Monday, 28 February 2022

Great Railway Stations No. 20, Newcastle Central Station

Two abiding memories of this grand and impressive station.  First from a Saturday evening in 2015 when I wandered into the vastness of the Centurion Bar that occupies the former First Class Passenger Lounge.  The lavish ornamentation for which it is famous, including some spectacular Burmantofts faience, was lost in the gloom - every table was packed with voluble drinkers whose voices strained to be heard over the grossly amplified music that oscillated on the threshold of pain and stunned the senses.  In the 1960s the lounge was converted to provide the British Transport Police with a suite of prison cells for miscreants. Second is a childhood memory of stepping through the slick of blood that smeared the pavement and puddled on the cobbled street as it flowed from a nearby slaughterhouse in the vicinity of the station. The latter image is attached to my late 1950s recollections of time spent watching trains pass through on the East Coast mainline - an exciting procession of prestigious expresses and filthy freight trains dragging long lines of coal wagons destined for local furnaces and power stations.

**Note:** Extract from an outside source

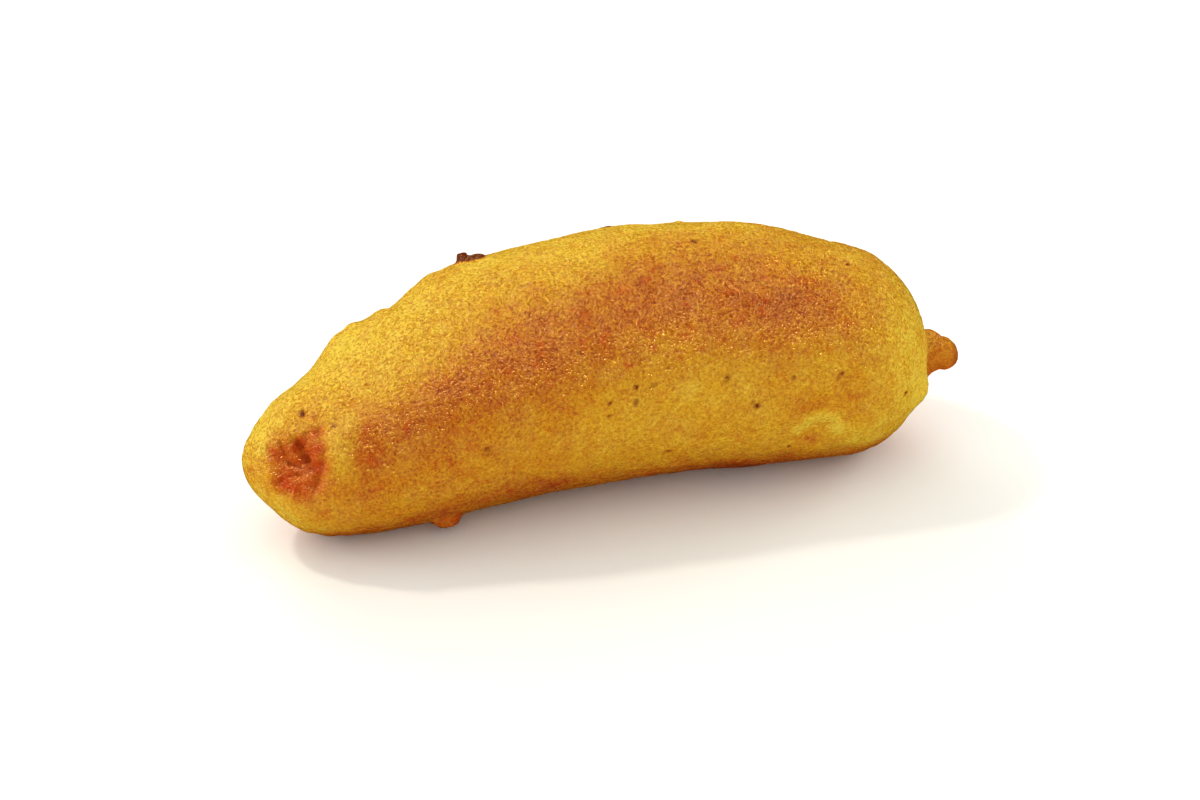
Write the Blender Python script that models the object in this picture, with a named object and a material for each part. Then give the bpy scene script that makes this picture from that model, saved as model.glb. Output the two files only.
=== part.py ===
"""A chilli pakora: one long chilli in a thick coat of gram flour batter, deep fried.

Metres, +Z up. It lies as on a table, with X from the narrow nose to the blunt stem end.
The inside of its bend faces -Y. The origin is on the table, below the middle of its box.
"""

import math

import bmesh
import bpy
from mathutils import Matrix, Vector, noise

MM = 0.001

# Driving sizes of the coated chilli, in millimetres
BODY_LENGTH = 129.0
NOSE_CAP = 9.0
STEM_CAP = 16.0
STEM_CAP_POWER = 2.2

# From nose to stem end: share of the length, half width, centre height, set back from the chord
SECTIONS = (
    (0.00, 7.5, 15.7, 0.5),
    (0.11, 15.0, 15.0, 1.5),
    (0.24, 19.3, 18.5, 5.5),
    (0.42, 22.3, 21.5, 10.0),
    (0.60, 23.1, 22.3, 11.2),
    (0.80, 21.9, 21.1, 8.5),
    (1.00, 18.0, 19.0, 3.0),
)

# How the skin is divided, and how much closer the rings stand at the two ends
RINGS = 72
SEGMENTS = 64
END_CROWDING = 0.35
PROFILE_STEPS = 600

# Waves all over the crust: wavelength and height in millimetres
WAVES = ((34.0, 0.75), (15.0, 0.38), (7.5, 0.20))
WAVE_SEED = Vector((3.7, 11.2, 5.9))

# Single swellings and hollows: share of the length, degrees round from the back over the top,
# reach and height in millimetres. A hollow has a height below zero.
SWELLINGS = (
    (0.030, 80.0, 9.0, 0.4),
    (0.182, 56.0, 7.0, 2.2),
    (0.262, 58.0, 3.6, -0.6),
    (0.330, 58.0, 10.0, 2.3),
    (0.430, 60.0, 8.0, 0.3),
    (0.880, 70.0, 10.0, -1.3),
    (0.985, 206.0, 2.8, 1.4),
    (0.815, 192.0, 3.4, -0.8),
    (0.820, 210.0, 3.0, 0.5),
    (0.050, 144.0, 5.6, -2.4),
    (0.103, 140.0, 3.4, 0.6),
    (0.110, 172.0, 3.6, 0.4),
    (0.140, 238.0, 10.0, -0.6),
    (0.500, 330.0, 11.0, -0.8),
    (0.300, 10.0, 8.0, 0.7),
    (0.720, 20.0, 9.0, -0.7),
)

# Tail of batter that set on the chilli's stem, from its root inside the body to its tip.
# Sections give the share of its run, top height, bottom height and half thickness.
TAIL_ROOT = Vector((60.0, 6.4, 0.0))
TAIL_TIP = Vector((71.9, 5.2, 0.0))
TAIL_SECTIONS = (
    (0.00, 21.4, 10.6, 3.4),
    (0.45, 21.3, 10.8, 3.2),
    (0.59, 21.0, 11.2, 2.8),
    (0.68, 20.0, 12.5, 2.5),
    (0.83, 19.0, 13.3, 2.2),
    (1.00, 17.6, 13.4, 1.8),
)
TAIL_LUMPS = 0.45
TAIL_RINGS = 16
TAIL_SEGMENTS = 20

# Crumbs and drips that fried on: share, degrees, outward offset, then size along, across and out
CRUMBS = (
    ("crumb_round", 0.362, 57.0, -0.1, (1.1, 1.0, 1.1)),
    ("crumb_thin", 0.381, 57.0, -0.1, (1.3, 0.8, 0.7)),
    ("drip_wide", 0.249, 232.0, -0.2, (2.7, 1.7, 1.9)),
    ("drip_low", 0.260, 237.0, 0.0, (1.7, 1.4, 1.6)),
)
CRUMB_ROUGHNESS = 0.35

CRUST_COLOUR = (0.72, 0.36, 0.05, 1.0)
CRUST_ROUGHNESS = 0.45


def clear_scene():
    for old in list(bpy.data.objects):
        bpy.data.objects.remove(old, do_unlink=True)


def smooth_through(stations, column, share):
    """Cubic through one column of the stations, whose slope at each follows its neighbours."""
    last = len(stations) - 1
    place = 0
    while place < last - 1 and share > stations[place + 1][0]:
        place += 1

    def slope(index):
        before, after = stations[max(index - 1, 0)], stations[min(index + 1, last)]
        return (after[column] - before[column]) / (after[0] - before[0])

    start, end = stations[place], stations[place + 1]
    span = end[0] - start[0]
    t = (share - start[0]) / span
    rise = 3 * t * t - 2 * t ** 3
    leave = (t - 2 * t * t + t ** 3) * span * slope(place)
    arrive = (t ** 3 - t * t) * span * slope(place + 1)
    return start[column] * (1 - rise) + end[column] * rise + leave + arrive


def half_width(share):
    """Half width of the body at a share of its length, closed by a round cap at each end."""
    along = share * BODY_LENGTH
    into_nose = max(0.0, 1 - along / NOSE_CAP)
    into_stem = max(0.0, 1 - (BODY_LENGTH - along) / STEM_CAP)
    caps = math.sqrt(max(0.0, 1 - into_nose ** 2)) * math.sqrt(max(0.0, 1 - into_stem ** STEM_CAP_POWER))
    return smooth_through(SECTIONS, 1, share) * caps


def ring_shares():
    """Shares of the length at which the rings stand, evenly spaced along the outline."""
    shares = [(1 - math.cos(math.pi * i / PROFILE_STEPS)) / 2 for i in range(PROFILE_STEPS + 1)]
    widths = [half_width(share) for share in shares]
    walked = [0.0]
    for i in range(PROFILE_STEPS):
        walked.append(walked[-1] + math.hypot((shares[i + 1] - shares[i]) * BODY_LENGTH, widths[i + 1] - widths[i]))
    found = []
    step = 0
    for ring in range(RINGS + 1):
        even = ring / RINGS
        crowded = even - END_CROWDING * math.sin(2 * math.pi * even) / (2 * math.pi)
        goal = crowded * walked[-1]
        while step < PROFILE_STEPS - 1 and walked[step + 1] < goal:
            step += 1
        part = (goal - walked[step]) / (walked[step + 1] - walked[step])
        found.append(shares[step] + part * (shares[step + 1] - shares[step]))
    return found


def centre_line(share):
    """Point of the chilli's bent centre line, in millimetres."""
    along = (share - 0.5) * BODY_LENGTH
    return Vector((along, smooth_through(SECTIONS, 3, share), smooth_through(SECTIONS, 2, share)))


def skin_point(share, degrees):
    """Point of the bare skin: 0 degrees is the back, 90 the top and 180 the front."""
    nudge = 0.002
    ahead = centre_line(min(share + nudge, 1.0)) - centre_line(max(share - nudge, 0.0))
    backwards = Vector((-ahead.y, ahead.x, 0.0)).normalized()
    turn = math.radians(degrees)
    width = half_width(share)
    return centre_line(share) + backwards * width * math.cos(turn) + Vector((0, 0, width * math.sin(turn)))


def skin_direction(share, degrees):
    """Outward direction at a point of the skin, level with its ring."""
    return (skin_point(share, degrees) - centre_line(share)).normalized()


def relief(point):
    """How far the crust stands out from the bare skin at a point, in millimetres."""
    height = 0.0
    for wavelength, amount in WAVES:
        height += amount * noise.noise(point / wavelength + WAVE_SEED)
    for share, degrees, reach, amount in SWELLINGS:
        away = (point - skin_point(share, degrees)).length
        height += amount * math.exp(-(away / reach) ** 2)
    return height


def face_outwards(bm):
    """Points every face away from the solid, after its vertices have moved."""
    bm.normal_update()
    bmesh.ops.recalc_face_normals(bm, faces=bm.faces)
    bm.normal_update()


def make_object(name, bm, collection):
    mesh = bpy.data.meshes.new(name)
    bm.to_mesh(mesh)
    bm.free()
    made = bpy.data.objects.new(name, mesh)
    collection.objects.link(made)
    return made


def make_body(collection):
    """The coated chilli: a sphere whose rings are laid along the bent centre line."""
    bm = bmesh.new()
    bmesh.ops.create_uvsphere(bm, u_segments=SEGMENTS, v_segments=RINGS, radius=1.0)
    shares = ring_shares()
    for vert in bm.verts:
        ring = round(math.acos(max(-1.0, min(1.0, -vert.co.z))) / math.pi * RINGS)
        degrees = math.degrees(math.atan2(vert.co.y, -vert.co.x))
        vert.co = skin_point(shares[ring], degrees)
    face_outwards(bm)
    moves = [(vert, vert.normal * relief(vert.co)) for vert in bm.verts]
    for vert, move in moves:
        vert.co += move
    bmesh.ops.scale(bm, vec=(MM, MM, MM), verts=bm.verts)
    return make_object("pakora", bm, collection)


def make_tail(collection):
    """The tail of batter on the stem: a small drooping lobe, taller than it is thick."""
    bm = bmesh.new()
    bmesh.ops.create_uvsphere(bm, u_segments=TAIL_SEGMENTS, v_segments=TAIL_RINGS, radius=1.0)
    run = TAIL_TIP - TAIL_ROOT
    sideways = Vector((-run.y, run.x, 0.0)).normalized()
    for vert in bm.verts:
        share = (vert.co.z + 1) / 2
        fullness = min(1.0, 1.3 * math.hypot(vert.co.x, vert.co.y))
        turn = math.atan2(vert.co.y, vert.co.x)
        top, bottom, thick = (smooth_through(TAIL_SECTIONS, column, share) for column in (1, 2, 3))
        middle, half_height = (top + bottom) / 2, (top - bottom) / 2
        place = TAIL_ROOT + run * share + sideways * thick * fullness * math.cos(turn)
        vert.co = place + Vector((0, 0, middle + half_height * fullness * math.sin(turn)))
    face_outwards(bm)
    for vert in bm.verts:
        vert.co += vert.normal * TAIL_LUMPS * noise.noise(vert.co / 2.6)
    bmesh.ops.scale(bm, vec=(MM, MM, MM), verts=bm.verts)
    return make_object("tail", bm, collection)


def make_crumb(name, share, degrees, offset, size, collection):
    """One rough lump of stray batter, sunk half into the crust."""
    out = skin_direction(share, degrees)
    bare = skin_point(share, degrees)
    centre = bare + out * (relief(bare) + offset)
    along = Vector((1, 0, 0)) - out * out.x
    along.normalize()
    across = out.cross(along)
    frame = Matrix((along, across, out)).transposed()
    bm = bmesh.new()
    bmesh.ops.create_icosphere(bm, subdivisions=2, radius=1.0)
    for vert in bm.verts:
        rough = 1 + CRUMB_ROUGHNESS * noise.noise(vert.co * 1.7 + Vector(size))
        local = Vector((vert.co.x * size[0], vert.co.y * size[1], vert.co.z * size[2])) * rough
        vert.co = centre + frame @ local
    face_outwards(bm)
    bmesh.ops.scale(bm, vec=(MM, MM, MM), verts=bm.verts)
    return make_object(name, bm, collection)


def apply_modifiers(made):
    """Bakes an object's modifiers into its mesh."""
    graph = bpy.context.evaluated_depsgraph_get()
    finished = bpy.data.meshes.new_from_object(made.evaluated_get(graph))
    made.modifiers.clear()
    made.data = finished


def fuse(body, extras):
    """Joins the tail, crumbs and drips to the body as one solid."""
    union = body.modifiers.new("fuse_batter", "BOOLEAN")
    union.operation = "UNION"
    union.solver = "EXACT"
    union.operand_type = "COLLECTION"
    union.collection = extras
    bpy.context.view_layer.update()
    apply_modifiers(body)
    for extra in list(extras.objects):
        bpy.data.objects.remove(extra, do_unlink=True)
    bpy.data.collections.remove(extras)


def stand_on_table(body):
    """Cuts the underside flat where it rests and centres the box over the origin."""
    bm = bmesh.new()
    bm.from_mesh(body.data)
    faces = bm.verts[:] + bm.edges[:] + bm.faces[:]
    cut = bmesh.ops.bisect_plane(
        bm, geom=faces, dist=1e-7, plane_co=(0, 0, 0), plane_no=(0, 0, 1), clear_inner=True
    )
    rim = [edge for edge in cut["geom_cut"] if isinstance(edge, bmesh.types.BMEdge)]
    bmesh.ops.holes_fill(bm, edges=rim, sides=0)
    face_outwards(bm)
    corners = [[vert.co[axis] for vert in bm.verts] for axis in range(2)]
    middle = [(min(values) + max(values)) / 2 for values in corners]
    bmesh.ops.translate(bm, vec=(-middle[0], -middle[1], 0.0), verts=bm.verts)
    bm.to_mesh(body.data)
    bm.free()


def fried_batter():
    material = bpy.data.materials.new("fried_gram_flour_batter")
    material.use_nodes = True
    shader = material.node_tree.nodes["Principled BSDF"]
    shader.inputs["Base Color"].default_value = CRUST_COLOUR
    shader.inputs["Roughness"].default_value = CRUST_ROUGHNESS
    shader.inputs["Metallic"].default_value = 0.0
    material.diffuse_color = CRUST_COLOUR
    return material


def main():
    clear_scene()
    scene_collection = bpy.context.scene.collection
    pakora_parts = bpy.data.collections.new("chilli_pakora")
    extras = bpy.data.collections.new("stray_batter")
    scene_collection.children.link(pakora_parts)
    scene_collection.children.link(extras)
    body = make_body(pakora_parts)
    make_tail(extras)
    for name, share, degrees, offset, size in CRUMBS:
        make_crumb(name, share, degrees, offset, size, extras)
    fuse(body, extras)
    stand_on_table(body)
    body.data.materials.clear()
    body.data.materials.append(fried_batter())
    body.data.shade_smooth()


main()
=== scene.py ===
"""A chilli pakora: one long chilli in a thick coat of gram flour batter, deep fried.

The crust is one piece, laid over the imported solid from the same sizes. Lengths are worked out in
millimetres along the chilli and turned to metres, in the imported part's own axes, at the end.
"""

import math

import bmesh
import bpy
import numpy as np
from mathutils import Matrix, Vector, noise
from mathutils.bvhtree import BVHTree


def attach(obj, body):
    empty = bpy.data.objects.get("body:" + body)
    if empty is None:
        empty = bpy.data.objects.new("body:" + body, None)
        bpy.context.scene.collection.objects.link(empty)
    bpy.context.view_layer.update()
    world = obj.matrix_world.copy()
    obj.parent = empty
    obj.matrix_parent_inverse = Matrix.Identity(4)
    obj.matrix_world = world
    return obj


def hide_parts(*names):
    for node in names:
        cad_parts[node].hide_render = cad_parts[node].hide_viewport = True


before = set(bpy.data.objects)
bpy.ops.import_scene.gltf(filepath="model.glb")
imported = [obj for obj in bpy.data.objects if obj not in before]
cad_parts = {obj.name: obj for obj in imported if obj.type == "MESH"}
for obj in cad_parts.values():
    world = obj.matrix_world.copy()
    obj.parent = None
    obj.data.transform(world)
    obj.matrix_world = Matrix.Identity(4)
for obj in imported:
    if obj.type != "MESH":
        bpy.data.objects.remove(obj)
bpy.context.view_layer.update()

MM = 0.001

# Sizes of the coated chilli, in millimetres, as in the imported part
BODY_LENGTH = 129.0
NOSE_CAP = 9.0
STEM_CAP = 16.0
STEM_CAP_POWER = 2.2

# From nose to stem end: share of the length, half width, centre height, set back from the chord
SECTIONS = (
    (0.00, 7.5, 15.7, 0.5),
    (0.11, 15.0, 15.0, 1.5),
    (0.24, 19.3, 18.5, 5.5),
    (0.42, 22.3, 21.5, 10.0),
    (0.60, 23.1, 22.3, 11.2),
    (0.80, 21.9, 21.1, 8.5),
    (1.00, 18.0, 19.0, 3.0),
)

# Middle of the part's box, seen from the middle of the chord between the chilli's two ends
BOX_MIDDLE = Vector((3.513, 10.222, 0.0))

# Shell of the body: its rings and the points round each, how much the rings crowd at the ends, and
# the steps in which the outline is walked
SHELL_RINGS = 260
SHELL_SEGMENTS = 220
END_CROWDING = 0.35
PROFILE_STEPS = 1200

# Step along the length that gives the centre line's heading, and the rounds that find a point's place
HEADING_NUDGE = 0.002
PLACE_ROUNDS = 6

# Waves all over the crust: wavelength and height in millimetres
WAVES = ((34.0, 0.75), (15.0, 0.38), (7.5, 0.20))
WAVE_SEED = Vector((3.7, 11.2, 5.9))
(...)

The most striking feature of the station interior is the elegant curving form of three cast-iron barrel vaults each supported on slender columns - the eye is drawn to the central glazing sections and the formal repetitions enhance the sense of generous overhead space.  The platforms are spanned by a footbridge that inscribes a gentle arc across the tracks.  Platforms 7 and 8 were built to accommodate four tracks of which two remain in place, enhancing the sense of scale and space.  There’s an air of grandeur that reflects the ambition and confidence of the North Eastern Railway.  All these features were part of the station as originally completed in 1850 (a year before Paxton’s Crystal Palace) and have survived all subsequent rebuilding.  This was all the work of a versatile local architect, John Dobson, who also designed churches, chapels and cemeteries, shops, markets and arcades, and banks, gaols and country houses. The building is protected by a Grade 1 listing dating from 1954 and is one of only 10 examples to earn a 5 star rating from Simon Jenkins in his 2017 anthology, Britain’s 100 Best Railway Stations.